Along with other workwear brands like Carhartt, Dickies started to draw the interest of broader youth culture in the 1990s. Dickies’ connection with Los Angeles fashion helped associate the brand with skate culture and pop punk: two major turn of the century SoCal exports the went mainstream in suburban America. Drew Barrymore, Avril Lavigne, Justin Timberlake, and TLC are just a handful of the celebrities who were seen sporting Dickies in the 90s and early 2000s. Gwen Stefani was Dickies’ greatest pop culture ambassador of the era, wearing Dickies 874s on No Doubt’s Just A Girl album cover and in the “Hollaback Girl” video. Stefani readily admits to being deeply influenced by chola style, which has led to accusations of cultural appropriation. This newfound cultural cache let the company to open a number of retail outlet stores in the 90s and 2000s.

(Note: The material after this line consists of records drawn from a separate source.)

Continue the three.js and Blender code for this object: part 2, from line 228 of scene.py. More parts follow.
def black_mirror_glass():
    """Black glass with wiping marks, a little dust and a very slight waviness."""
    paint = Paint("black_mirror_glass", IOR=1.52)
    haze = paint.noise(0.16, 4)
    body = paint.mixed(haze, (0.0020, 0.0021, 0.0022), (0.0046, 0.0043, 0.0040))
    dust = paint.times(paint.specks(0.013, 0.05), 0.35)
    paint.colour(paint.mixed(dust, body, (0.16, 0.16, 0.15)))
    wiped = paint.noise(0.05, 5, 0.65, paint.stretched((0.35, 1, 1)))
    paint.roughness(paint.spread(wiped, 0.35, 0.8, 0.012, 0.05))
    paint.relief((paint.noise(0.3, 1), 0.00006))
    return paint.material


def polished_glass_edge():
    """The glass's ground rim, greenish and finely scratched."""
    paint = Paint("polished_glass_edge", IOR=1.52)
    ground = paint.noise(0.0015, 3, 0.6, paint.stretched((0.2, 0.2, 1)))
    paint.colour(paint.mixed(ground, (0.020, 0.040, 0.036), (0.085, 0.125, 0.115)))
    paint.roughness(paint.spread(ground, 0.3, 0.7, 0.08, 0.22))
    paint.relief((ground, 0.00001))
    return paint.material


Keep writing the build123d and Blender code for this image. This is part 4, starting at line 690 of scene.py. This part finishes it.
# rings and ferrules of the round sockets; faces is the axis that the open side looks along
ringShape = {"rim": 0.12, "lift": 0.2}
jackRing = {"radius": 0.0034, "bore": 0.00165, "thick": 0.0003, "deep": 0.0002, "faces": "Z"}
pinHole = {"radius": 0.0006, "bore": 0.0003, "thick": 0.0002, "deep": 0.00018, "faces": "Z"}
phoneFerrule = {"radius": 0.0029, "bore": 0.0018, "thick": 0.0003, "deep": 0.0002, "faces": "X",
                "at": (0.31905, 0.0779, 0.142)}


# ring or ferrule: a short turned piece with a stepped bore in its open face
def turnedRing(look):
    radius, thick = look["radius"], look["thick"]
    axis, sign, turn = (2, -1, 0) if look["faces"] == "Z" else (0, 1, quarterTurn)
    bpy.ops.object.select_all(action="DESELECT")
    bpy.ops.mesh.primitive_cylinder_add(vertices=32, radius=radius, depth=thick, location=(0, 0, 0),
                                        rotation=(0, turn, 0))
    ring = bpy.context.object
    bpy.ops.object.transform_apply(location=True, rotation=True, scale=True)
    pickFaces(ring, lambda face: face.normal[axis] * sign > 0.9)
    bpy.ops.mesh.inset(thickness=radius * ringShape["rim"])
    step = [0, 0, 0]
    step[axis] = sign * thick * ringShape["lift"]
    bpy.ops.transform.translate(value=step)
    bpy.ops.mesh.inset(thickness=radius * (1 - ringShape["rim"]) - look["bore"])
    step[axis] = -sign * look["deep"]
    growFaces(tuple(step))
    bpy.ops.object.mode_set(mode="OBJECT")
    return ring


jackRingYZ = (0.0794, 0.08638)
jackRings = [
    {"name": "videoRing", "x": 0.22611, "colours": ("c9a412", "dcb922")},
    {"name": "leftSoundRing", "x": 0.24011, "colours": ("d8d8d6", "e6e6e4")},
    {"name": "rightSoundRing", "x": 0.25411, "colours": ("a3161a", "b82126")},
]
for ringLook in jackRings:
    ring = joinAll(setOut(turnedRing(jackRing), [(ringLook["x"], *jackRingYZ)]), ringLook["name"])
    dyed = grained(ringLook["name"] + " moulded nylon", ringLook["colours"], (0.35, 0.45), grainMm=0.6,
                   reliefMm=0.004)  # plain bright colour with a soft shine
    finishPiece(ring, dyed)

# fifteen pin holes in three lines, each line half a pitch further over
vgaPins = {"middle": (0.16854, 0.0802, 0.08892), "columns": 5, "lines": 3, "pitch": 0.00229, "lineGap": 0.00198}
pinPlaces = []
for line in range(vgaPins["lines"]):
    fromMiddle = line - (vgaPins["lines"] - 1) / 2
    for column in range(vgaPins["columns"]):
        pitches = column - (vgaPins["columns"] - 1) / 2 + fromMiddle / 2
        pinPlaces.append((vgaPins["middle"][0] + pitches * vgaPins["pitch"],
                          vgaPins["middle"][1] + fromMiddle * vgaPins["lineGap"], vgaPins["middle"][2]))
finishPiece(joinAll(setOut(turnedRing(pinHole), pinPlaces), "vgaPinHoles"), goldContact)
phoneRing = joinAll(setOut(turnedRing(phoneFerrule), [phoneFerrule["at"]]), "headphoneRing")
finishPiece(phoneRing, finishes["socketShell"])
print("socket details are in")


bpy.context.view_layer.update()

The widespread impact of the work pant has had a significant impact on fashion proper. As an American staple, naturally they found a fan in Keizo Shimizu, founder of Nepenthes, who now offers a restructured pair as a part of Needles Rebuild. Dickies have even made appearances on the runway. When Junya Watanabe set out to highlight eight iconic American brands in his 2006 Spring-Summer show, Dickies made the cut, along with other enduring brands like Levis and Converse.
As Dickies has nurtured their pop culture saturation, the company has remained devoted to their core values of creating quality workwear. In recent years, they have expanded to add work boots (a move aided by the recent acquisition of footwear brands Terra and Kodiak) and flame retardant clothing (made possible by the company’s purchase of Workrite Uniform Co.) to their arsenal. Today, the brand offers dozens of products aimed at serving working people across the spectrum of employment, and still maintain a strong commercial retail presence. In 2008, Dickies was purchased by international retail conglomerate VF, and now the brand is available in over 100 countries.
Familiar to both high fashion and the dirtiest of jobs, Dickies have remained a staple of American style and American life for decades. As the brand celebrates a century of providing workwear for America’s toughest jobs, Dickies remains an iconic brand, as durable and dynamic as the workers they serve.